According to Reuters, copyright litigation has begun producing substantive merits-stage rulings on whether using copyrighted works to train generative AI can qualify as fair use, while still leaving major questions unsettled.
The Washington Post reports Anthropic has sued the US government after being labelled a national security risk, framing the dispute as a boundary fight over how far government can go when an AI developer resists certain military uses.
Latvian Public Broadcasting (LSM) reports an international “Future of Work in the Age of AI” forum is taking place in Riga, highlighting the labour-market angle that is now shaping governance and compliance agendas.
Regulation
The UK Government has published A Safe, Informed Digital Nation. It outlines the UK government's strategic approach to enhancing media literacy to ensure all citizens can navigate the digital world safely and confidently. It focuses on empowering individuals to identify misinformation, manage online risks, and participate effectively in the digital economy through coordinated education and support.
The UK Ministry of Housing, Communities & Local Government has announced “Local AI”, aimed at accelerating responsible AI use across local government and reducing duplication via reusable tools.
The Council of the European Union has issued a press release stating it agreed a position to streamline aspects of AI rules, including an approach linked to delaying application of high‑risk AI requirements.
Academia
SSRN has posted Governing Under Moral Uncertainty: Institutional Design in AI Governance.
SSRN has published Execution-Boundary Interlocks: A Governance Framework for High-Autonomy AI Systems.
Events
The European Commission’s AI policy site highlights ongoing work on a Code of Practice for marking/labelling AI-generated content (useful for teams tracking Article 50 transparency deliverables).
UK Government Security lists CYBERUK 2026 (21–23 April 2026).

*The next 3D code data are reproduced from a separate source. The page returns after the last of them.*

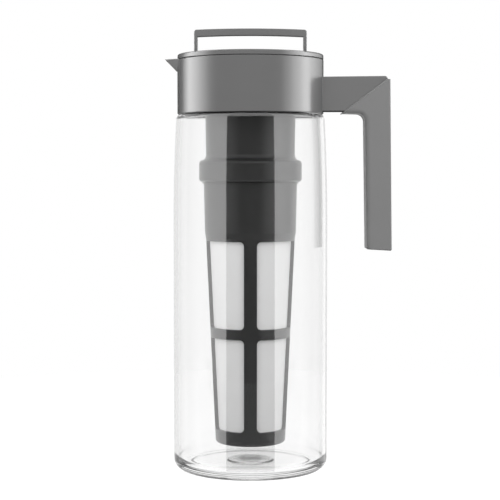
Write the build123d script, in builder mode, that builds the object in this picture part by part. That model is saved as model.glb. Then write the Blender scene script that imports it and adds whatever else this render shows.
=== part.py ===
from build123d import *
import os

# Cold brew coffee maker: a clear pitcher with a collar, a lid and a hanging infuser.
# Millimetres. +Z is up, the vessel's axis is the Z axis and the foot stands on z = 0.
# The pouring lip points along -X and the handle along +X.

os.makedirs("parts", exist_ok=True)

# Pitcher
body_radius = 53.1
pitcher_wall = 2.8
shoulder_height = 245.0
taper_height = 75.0
body_taper = 2.0
shoulder_round = 3.5
shoulder_wall = 2.0
shoulder_inner_round = 1.6
seat_width = 2.0
neck_height = 15.6
foot_round = 7.2
foot_ring_width = 4.0
foot_recess = 1.8
floor_thickness = 3.4
floor_round = 6.0
floor_pip_radius = 4.8
floor_pip_foot = 8.2
floor_pip_height = 2.8
floor_ring_radius = 16.4
floor_ring_height = 1.0

# Collar with the pouring lip
collar_setback = 0.9
collar_height = 36.9
collar_wall = 2.6
collar_edge = 0.4
neck_fit = 0.1
seal_thickness = 1.4
flange_thickness = 2.0
spout_reach = 8.9
spout_depth = 7.6
spout_half_width = 15.0
spout_foot_half_width = 1.6
spout_foot_reach = 0.7
spout_tip_rise = 0.7
spout_tip_radius = 1.2
spout_root_rise = 0.3
spout_wall = 1.5
spout_lip_wall = 2.0
spout_floor = 1.6
throat_margin = 0.5

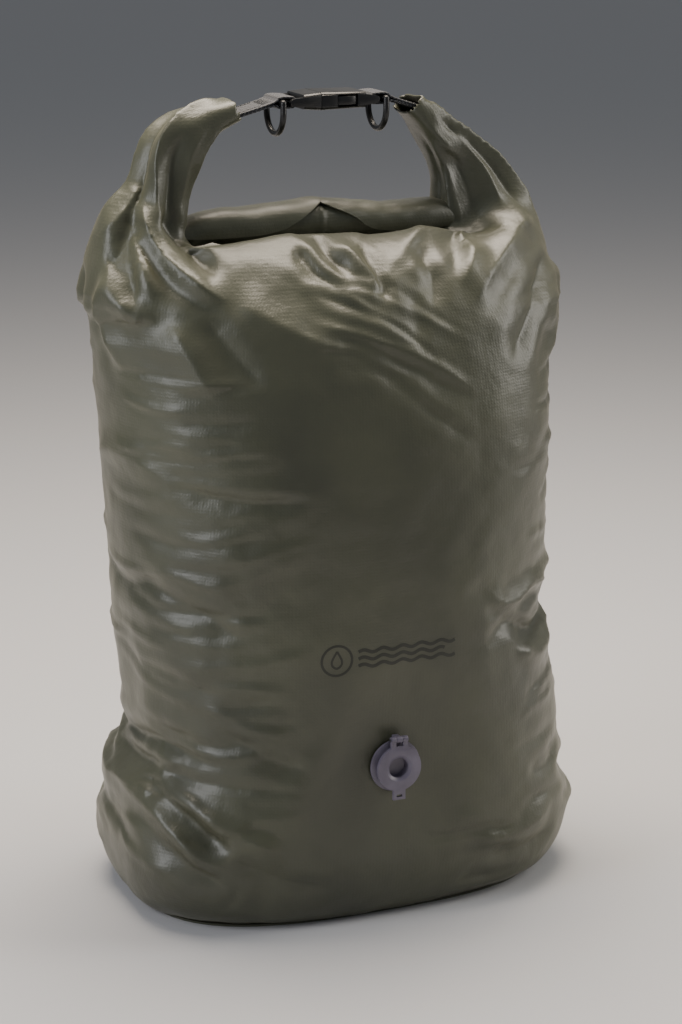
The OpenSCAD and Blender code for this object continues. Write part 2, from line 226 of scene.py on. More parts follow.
# height, half width to the left and to the right, half depth and squareness of the filled sack, in metres
BODY_PROFILE = [
    (0.000, 0.144, 0.145, 0.097, 2.5), (0.003, 0.151, 0.154, 0.104, 2.6),
    (0.012, 0.158, 0.164, 0.111, 2.8), (0.030, 0.1635, 0.1700, 0.1165, 2.9),
    (0.055, 0.1640, 0.1715, 0.1190, 3.0), (0.080, 0.1560, 0.1680, 0.1185, 3.1),
    (0.105, 0.1425, 0.1630, 0.1180, 3.2), (0.135, 0.1395, 0.1590, 0.1175, 3.2),
    (0.165, 0.1420, 0.1530, 0.1172, 3.2), (0.200, 0.1455, 0.1465, 0.1170, 3.2),
    (0.250, 0.1490, 0.1500, 0.1165, 3.1), (0.310, 0.1530, 0.1530, 0.1160, 3.0),
    (0.355, 0.1570, 0.1540, 0.1135, 2.9), (0.390, 0.1615, 0.1570, 0.1080, 2.7),
    (0.415, 0.1665, 0.1600, 0.1010, 2.6), (0.436, 0.1710, 0.1620, 0.0900, 2.4),
    (0.452, 0.1720, 0.1625, 0.0760, 2.3), (0.464, 0.1680, 0.1600, 0.0610, 2.2),
    (0.472, 0.1600, 0.1540, 0.0440, 2.2), (0.476, 0.1460, 0.1420, 0.0260, 2.2),
]
# x, height, half width along the sack and half depth of each horn, from inside the shoulder up, in metres
LEFT_HORN = [
    (-0.130, 0.425, 0.030, 0.046), (-0.130, 0.462, 0.030, 0.034), (-0.1265, 0.487, 0.0195, 0.024),
    (-0.1205, 0.507, 0.0180, 0.0205), (-0.1135, 0.5245, 0.0188, 0.0205), (-0.1030, 0.5370, 0.0150, 0.0200),
    (-0.0900, 0.5460, 0.0112, 0.0188), (-0.0765, 0.5510, 0.0088, 0.0180), (-0.0650, 0.5548, 0.0080, 0.0175),
]
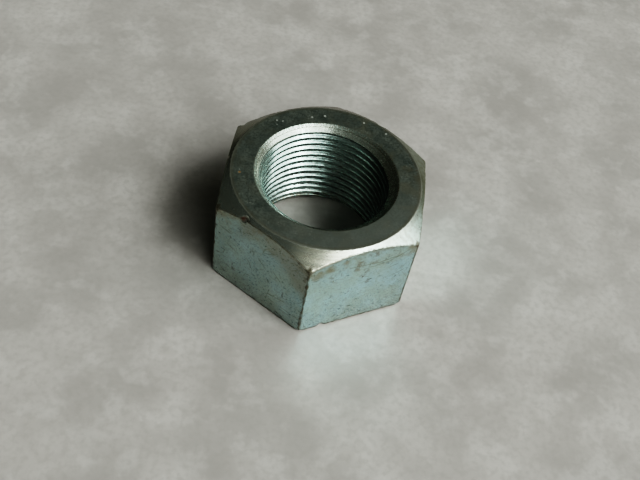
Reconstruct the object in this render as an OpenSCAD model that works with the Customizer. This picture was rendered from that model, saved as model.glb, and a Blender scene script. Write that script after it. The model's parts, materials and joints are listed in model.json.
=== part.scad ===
// Hex nut with a fine metric thread, modelled in millimetres.
// The origin is the centre of the bearing face at the bottom, and +Z runs up the thread axis.
// Two of the six flats face +X and -X, and two of the corners lie on the Y axis.

/* [Hexagon] */
// Width across the flats as made: a 36 mm spanner fits nuts from 35.4 to 36
across_flats = 35.6; // [34:0.1:46]
// Height from the bearing face to the top face
nut_height = 20; // [12:0.1:30]
// Radius of the six upright edges
edge_radius = 0.5; // [0.2:0.1:1.5]
// Diameter of the flat ring that the top chamfer leaves
land_d = 34.2; // [30:0.1:35]
// Angle between the top face and the top chamfer
chamfer_angle = 35; // [15:1:45]
// How far the bottom corners are cut back along the bearing face
corner_break = 0.6; // [0.3:0.1:1.5]

/* [Thread] */
// Nominal thread diameter, at the roots of the grooves
thread_d = 24; // [20:0.5:25]
// Pitch, which is the rise in one turn
pitch = 1.5; // [1:0.25:2]
// Thread depth as a share of the pitch: 0.54 is the basic form, less is a wider tapping drill
depth_ratio = 0.45; // [0.42:0.01:0.54]
// Direction in which the thread winds
thread_hand = "right"; // [right, left]
// Angle about the axis at which a groove crosses the plane of the bearing face
thread_start = 16; // [0:1:359]

/* [Countersinks] */
// Diameter of each countersink where it meets its face
countersink_d = 25.9; // [25.5:0.1:29]
// Angle between the two sides of a countersink
countersink_angle = 90; // [60:5:120]

/* [Finish] */
// Straight pieces in one turn of the thread
steps_per_turn = 48; // [24:4:64]
// Straight pieces around the rounding of one upright edge
edge_steps = 4; // [2:1:8]
// Sides used to draw the round surfaces
round_sides = 144; // [48:12:192]

/* [Hidden] */

// Distance from the axis to a sharp corner of the hexagon, before its edge is rounded.
sharp_corner_r = across_flats / 2 / cos(30);
edge_centre_r = sharp_corner_r - edge_radius / cos(30);
corner_r = edge_centre_r + edge_radius;
land_r = land_d / 2;
// The chamfer cone reaches an upright edge this far below the top face.
corner_drop = (corner_r - land_r) * tan(chamfer_angle);
// Round surfaces that cut a face run past it by this much.
overrun = 1;

root_r = thread_d / 2;
crest_r = root_r - depth_ratio * pitch;
flank_angle = 30;
root_half_width = pitch / 16;
// The groove cutter reaches inside the crests, but stays short of the next turn.
cutter_r = crest_r - 0.1 * pitch;
cutter_half_width = root_half_width + (root_r - cutter_r) * tan(flank_angle);
winding = thread_hand == "right" ? 1 : -1;
thread_turns = ceil(nut_height / pitch) + 2;
thread_rows = thread_turns * steps_per_turn;

// A point at radius r and angle a on the plan.
function polar(r, a) = [r * cos(a), r * sin(a)];

// The arc that rounds the upright edge at angle a, as edge_steps straight pieces.
function edge_arc(a) = [
    for (k = [0 : edge_steps])
        polar(edge_centre_r, a) + polar(edge_radius, a - 30 + 60 * k / edge_steps)
];

// One corner of the groove cutter's trapezium, on row i of the helix.
function groove_point(i, r, rise) =
    let (
        turn = i / steps_per_turn,
        plan = polar(r, thread_start + 360 * turn * winding)
    )
    [plan.x, plan.y, (turn - 1) * pitch + rise];

// The four corners of the trapezium on row i.
function groove_row(i) = [
    groove_point(i, cutter_r, -cutter_half_width),
    groove_point(i, root_r, -root_half_width),
    groove_point(i, root_r, root_half_width),
    groove_point(i, cutter_r, cutter_half_width)
];

// Two triangles for side j of the cutter, between rows i and i + 1.
function groove_side(i, j) =
    let (
        a = 4 * i + j,
        b = 4 * i + (j + 1) % 4,
        c = b + 4,
        d = a + 4
    )
    winding > 0 ? [[a, b, c], [a, c, d]] : [[c, b, a], [d, c, a]];

// A helical bar with a trapezium section, which cuts the thread groove.
module thread_groove() {
    last = 4 * thread_rows;
    start_cap = [0, 3, 2, 1];
    end_cap = [last, last + 1, last + 2, last + 3];
    points = [for (i = [0 : thread_rows]) each groove_row(i)];
    sides = [for (i = [0 : thread_rows - 1], j = [0 : 3]) each groove_side(i, j)];
    caps = winding > 0
        ? [start_cap, end_cap]
        : [[for (k = [3 : -1 : 0]) start_cap[k]], [for (k = [3 : -1 : 0]) end_cap[k]]];
    polyhedron(points, concat(sides, caps), convexity = 10);
}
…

Woking Borough Council papers include a Generative AI Policy document tied to council approval activity in March 2026 (a practical local-government governance artefact).
Takeaway
Implementation is now the story: public bodies are packaging “responsible AI” as reusable capability, EU institutions are actively shaping AI compliance timetables and tooling readiness, and litigation/court administration is tightening expectations around AI-related submissions and procedural hygiene.